A novela em torno do empresário Joe Berardo e da sua dívida de 320 milhões de euros à Caixa Geral de Depósitos está longe de chegar ao fim. Mas a verdade é que, até aqui, o cerco tem-se apertado em torno do empresário madeirense. O relatório da EY feito à gestão da Caixa entre 2000 e 2005 aponta para perdas de 1,26 mil milhões só dos 25 maiores clientes (ver coluna ao lado) e a grande maioria está insolvente.
O próprio presidente da instituição financeira, Paulo Macedo, já chegou a admitir no Parlamento que a CGD não foi a única a quem estes 25 grandes devedores recorreram, tendo também dívidas de milhões aos principais bancos privados, incluindo aos que tiveram de receber ajudas públicas nos últimos anos.
Mas Berardo parece não querer cruzar os braços. Depois de ter visto dois dos seus imóveis serem arrestados pelo Tribunal de Lisboa – no valor de quatro milhões de euros – a pedido do banco público, o empresário madeirense garantiu ontem que pagou, quase só em juros, cerca de 231 milhões de euros à banca a “troco de nada”, rejeitando a ideia de ter ficado “com muitos milhões” dos portugueses.
“Nem eu nem nenhuma entidade entidade ligada a mim alguma vez tivemos ao nosso dispor […] dinheiro que tenha sido emprestado pela CGD [Caixa Geral de Depósitos], ou por outros bancos”, assegurou numa carta aberta ao presidente da Assembleia da República, acrescentando ainda que “como se não bastasse o ataque ao meu património, tenho agora de defender-me do ataque ao meu bom nome”, vincou numa carta com cinco páginas em que considera que foram violados os seus direitos fundamentais na audição na comissão parlamentar de inquérito à Caixa Geral de Depósitos (CGD) em 10 de maio, revelou a Lusa.
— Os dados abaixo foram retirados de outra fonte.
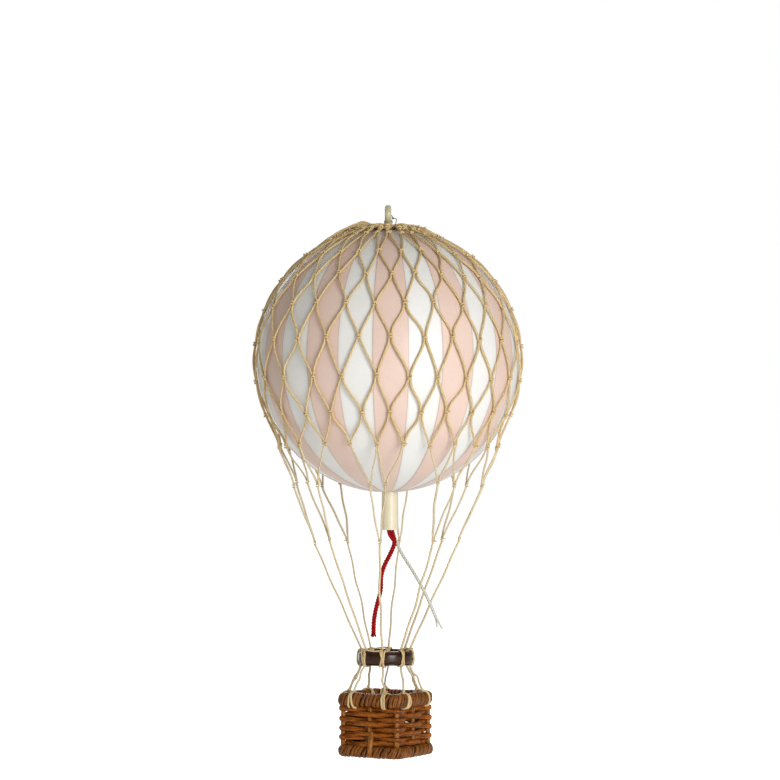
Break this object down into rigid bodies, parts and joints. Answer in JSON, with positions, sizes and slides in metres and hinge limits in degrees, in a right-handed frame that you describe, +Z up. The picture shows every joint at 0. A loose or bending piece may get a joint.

E continuou as acusações: “É caso para dizer que a casa do povo fechou a porta à violação dos meus direitos fundamentais, mas logo abriu a janela a essa mesma violação”, defendeu, referindo-se ao facto de o presidente da comissão de inquérito ter acedido ao seu pedido e ter mandado sair da sala as televisões e as rádios, acabando a audição por ser transmitida por várias estações, com sinal do Canal Parlamento”.
Esta não é a primeira vez que Berardo fala na famosa audição. No final de maio reconheceu ter-se excedido, mas também afirmou ter sofrido “um verdadeiro julgamento popular” na audição na comissão parlamentar de inquérito e que tinha servido de “bode expiatório” de todos os males do sistema financeiro português desde 2007.
Na mesma carta, Berardo apelou a Ferro Rodrigues para que não permita que outro cidadão seja sujeito a semelhante situação e que exija aos deputados das comissões de inquérito “que não se desviem do seu fim de julgar atos políticos e de quem decide ser gestor de empresas públicas, aproveitando as mesmas para mera promoção partidária”. No mesmo documento, Joe Berardo fez referência a declarações de Manuela Ferreira Leite, dias após a comissão de inquérito, quando defendeu que as comissões parlamentares não têm poderes judiciais, mas apenas de avaliação política.
A carta não convenceu os deputados. A opinião é unânime: o empresário não foi maltratado na comissão parlamentar de inquérito e os portugueses é que têm razão de queixa.
Queixa avança A comissão parlamentar de inquérito à Caixa também disse ontem que vai ser feita uma queixa contra a Associação Coleção Berardo no Ministério Público por crime de desobediência, considerando que não enviou ao Parlamento os documentos devidos.
Essa queixa deverá seguir ainda esta semana ou no princípio da próxima. “Só podemos avaliar o papel desempenhado pelos responsáveis da CGD e, nesse sentido, não há dúvida de que a informação é devida à comissão. O argumento de que [essa informação] não tem a ver com o objeto da comissão não colhe. Vamos participar ao Ministério Público porque há aqui um crime de desobediência com argumentos que não são acolhíveis da nossa parte”, disse o presidente da comissão de inquérito.
Luís Leite Ramos revelou que a Associação Coleção Berardo enviou alguma da documentação pedida pelos deputados, como atuais estatutos e algumas atas de assembleias-gerais e listagem de participantes, mas que não enviou outros documentos, tendo argumentado considerar que não se integram no objeto da comissão e que a associação é uma entidade privada em que a comissão parlamentar não tem de se imiscuir. De acordo com o responsável, o objetivo da comissão de inquérito não é imiscuir-se na associação, mas perceber se a Caixa Geral de Depósitos (CGD) fez tudo o que podia para cobrar a penhora sobre a associação.